If Serbia were to officially recognize the Republic of Kosovo, it would only open new democratic possibilities within Serbia itself and would radically improve its rating on the international scene.

The most audacious, farsighted and beneficial answer to the interesting and inspiring question - "What should Serbia Do" (posed by Dragoljub Micunovic from the Democratic Party) - would be that Serbia should get rid of Kosovo and the Kosovo problem, by accepting it as an independent state, which would guarantee equal rights for all of its citizens and peoples. In that way, the Serbo-Albanian relations could enter into a new phase of mutual respect and friendship, where they should have always been.

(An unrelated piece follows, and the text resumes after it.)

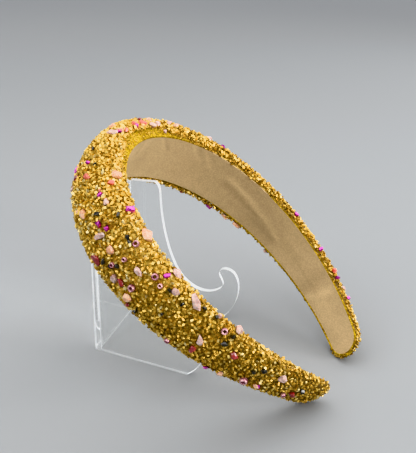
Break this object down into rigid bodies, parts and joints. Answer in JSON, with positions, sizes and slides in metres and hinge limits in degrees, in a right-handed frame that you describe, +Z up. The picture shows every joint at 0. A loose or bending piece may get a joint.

The sovereignty and the independence of Kosovo could stimulate the creation of some kind of a Balkan tariffs and passport union.

One thing is crystal-clear though, and there is not a shadow of overstatement in this affirmation: in the future, the reputation of Serbia on the international scene will depend more on the state of Serbo-Albanian relations, than on the state of Serbo-Croatian or other relations. The independence of Kosovo, and Serbo-Albanian relations in general provide the basic framework for the long term regulation of the international status of Serbia. As far as the things are going, Serbia can use Yugoslavia only as a temporary mask on its way towards its independent appearance on the international scene. Serbia, as a territorial and political entity, is already there, because when the majority of the constitutive units of a federation declare their independence and sovereignty, they are not the only ones which are seceding - those remaining are practically doing the same thing.